Through the budgeting process, the county transfers cash, as savings, to the plans. Currently, there is $2,418,325.85 in capital improvement and $2,088,987.71 in equipment replacement for a total of $4,507,313.56.

Although similar, the plans serve different functions. Both are revised annually.

Capital improvement is for projected maintenance and remodeling of county buildings, and major modifications to roads and bridges, Boeckman said. On the radar now are the possibility of a new $150,000 boiler in the courthouse, $40,000 in repairs to the Sheriff’s Office building and over $1 million in road overlays, totalling $1,632,000 if all is done.

In addition, there is the looming possibility that the pipes in the courthouse will need to be replaced. “They’re disintegrating from the inside out,” Boeckman said.

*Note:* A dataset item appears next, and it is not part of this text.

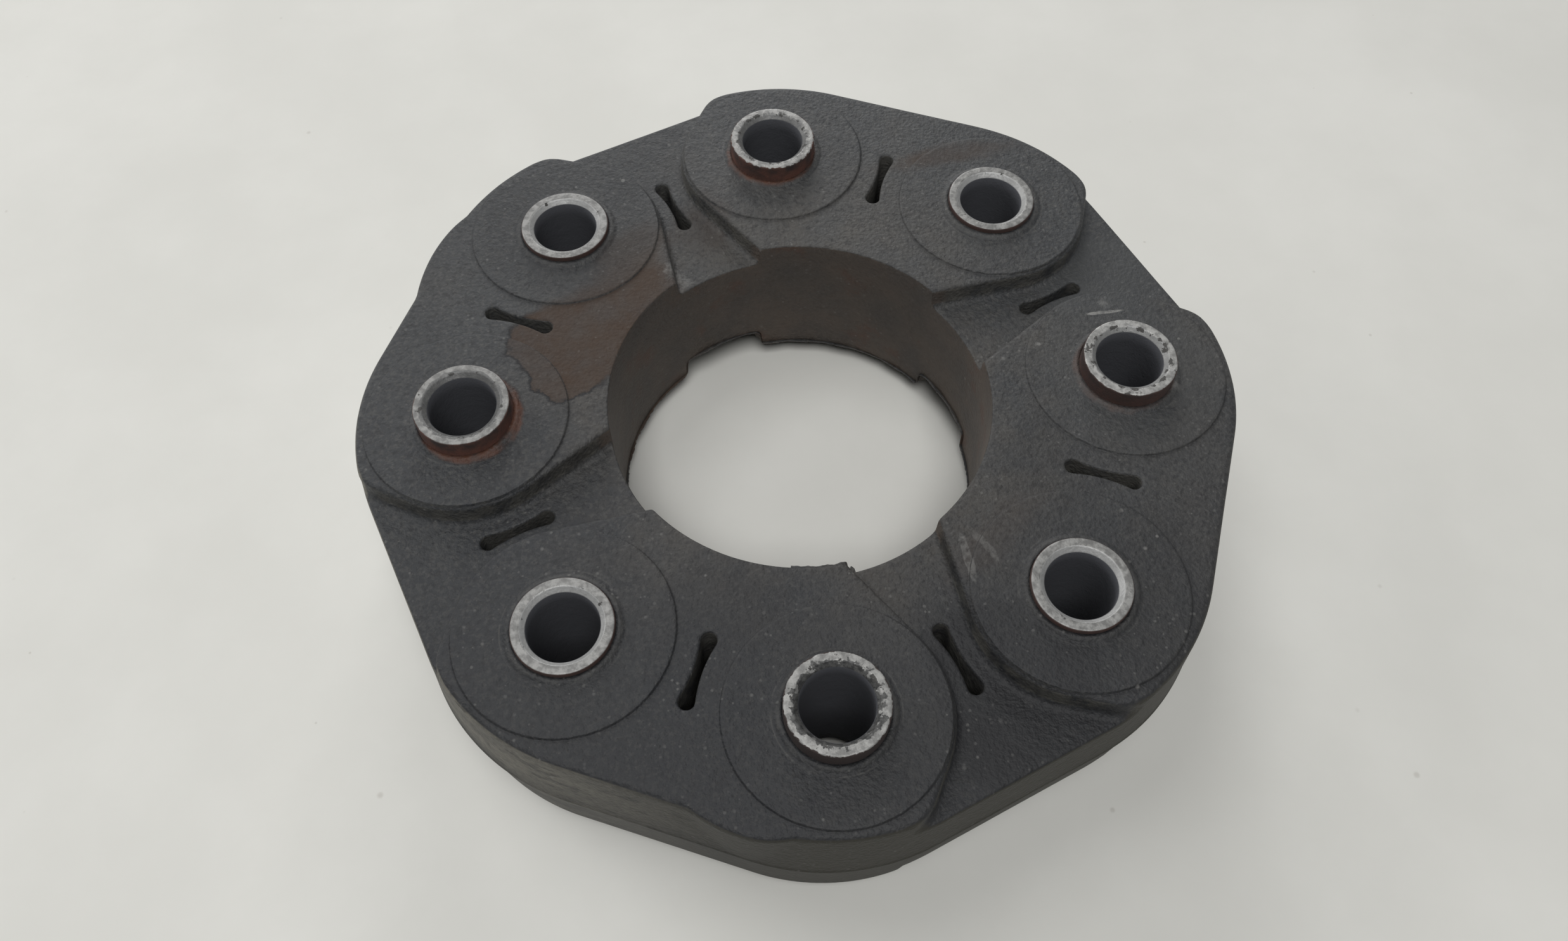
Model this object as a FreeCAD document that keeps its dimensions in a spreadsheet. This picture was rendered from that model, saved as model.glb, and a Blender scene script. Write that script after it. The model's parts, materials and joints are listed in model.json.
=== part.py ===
# Flexible disc coupling for a driveshaft, in millimetres.
# Eight steel bolt sleeves stand on one bolt circle in a moulded rubber body. Cord loops, wound round
# each pair of neighbouring sleeves and buried in the rubber, carry the pull from one flange's bolts
# to the other's. Every second sleeve stands proud on the upper side, the others on the lower side.
# Frame: origin at the disc's centre on the mould's parting plane, +Z up, +X through a sleeve.
import FreeCAD
import Part
import os
from math import atan2, cos, degrees, radians, sin, tan
import Sketcher
from FreeCAD import Placement, Rotation, Vector

SLEEVES = 8
STEP = 360.0 / SLEEVES
HALF_STEP = STEP / 2
UP = Vector(0, 0, 1)
SAME = 1e-9  # two worked-out numbers this close are one number
TOUCH = 1e-3  # two places or directions of the finished solid this close are one

SIZES = [
    ("pitch_radius", 60.0, "bolt circle's radius"),
    ("sleeve_bore", 12.1, "clearance for an M12 bolt"),
    ("sleeve_wall", 2.45, "sleeve's wall"),
    ("flush_reach", 1.0, "how far a sleeve stands out of its lip on its flush side"),
    ("proud_reach", 3.5, "how far a sleeve stands out of its lip on its proud side"),
    ("bore_chamfer", 0.9, "chamfer at the mouths of the bore"),
    ("rim_round", 0.35, "rounding of the sleeve's outer rims"),
    ("corner_spread", 21.8, "how much larger the outline's corner radius is than a raised disc's"),
    ("mould_draft", 4.5, "draft of the outer wall, degrees"),
    ("edge_round", 1.15, "rounding of the outer edges"),
    ("rim_ledge", 0.5, "level ledge between a raised disc and the rounded outer edge"),
    ("hole_cover", 7.15, "rubber between the cord loops and the central hole"),
    ("recess_level", 11.05, "height of the recess floor above the parting plane"),
    ("recess_depth", 4.3, "height of the lobes' face above the recess floor"),
    ("recess_ledge", 0.65, "level ledge between a raised disc and the recess wall"),
    ("recess_inner_flare", 14.0, "wall's slant towards the hole, degrees"),
    ("recess_outer_flare", 50.0, "wall's slant towards the outline, degrees"),
    ("recess_exit", 10.0, "angle between the wall past a lobe's corner and the outline's flat, degrees"),
    ("lobe_corner", 8.0, "plan radius of a lobe's corner, between the two outer slants"),
    ("lobe_shoulder", 2.7, "level ledge between a raised disc and the wall past the lobe's corner"),
    ("recess_foot", 1.4, "fillet at the foot of the recess walls"),
    ("boss_space", 9.5, "web between two neighbouring raised discs"),
    ("boss_height", 0.4, "raised disc's height over the lobe"),
    ("lip_foot_width", 1.4, "width of the rubber lip round a sleeve, at its foot"),
    ("lip_crown_width", 0.8, "width of the rubber lip round a sleeve, at its top"),
    ("lip_height", 0.5, "lip's height over the raised disc"),
    ("slot_waist", 1.9, "width of a slot at its waist"),
    ("slot_end", 1.55, "radius of a slot's ends"),
    ("cord_band", 5.0, "thickness of a cord loop, square to the sleeve"),
    ("cord_round", 1.6, "rounding of a cord loop's section"),
    ("lobe_cover", 2.55, "rubber over the outer loops, under the lobes' face"),
    ("recess_cover", 5.25, "rubber over the middle loops, under the recess floor"),
    ("loop_gap", 0.8, "rubber between two loops on one sleeve"),
    ("long_pad_reach", 1.8, "how far the wide bare pad stands out at its top"),
    ("long_pad_round", 33.0, "plan radius of the wide bare pad"),
    ("long_pad_turn", 150.0, "direction of the wide bare pad, degrees"),
    ("short_pad_reach", 1.5, "how far the narrow bare pad stands out at its top"),
    ("short_pad_round", 24.0, "plan radius of the narrow bare pad"),
    ("short_pad_turn", 258.0, "direction of the narrow bare pad, degrees"),
    ("pad_root", 3.0, "depth of a bare pad's root in the wall"),
]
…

Equipment replacement ensures equipment costs are kept at a manageable level. Possible expenditures here are $350,000 for new voting equipment in time for the 2016 general election, $705,000 in work for the Road and Bridge Department and assorted computers, copy machines and vehicles, totalling over $1 million.

“This doesn’t mean all of this will take place,” Boeckman said. It has been a difficult budget year so items that can be put off may be delayed.

And, the commission must approve most expenditures and purchases out of these funds.

Having these reserves means the county can pay cash instead of borrowing money for high-cost projects, Boeckman said. As of now, the county has no debt. 

“This saves the citizens of the county money in the long run by not having to pay interest on loans,” Boeckman said. Having cash provides flexibility and the ability to respond quickly if necessary to an emergency because money is on hand.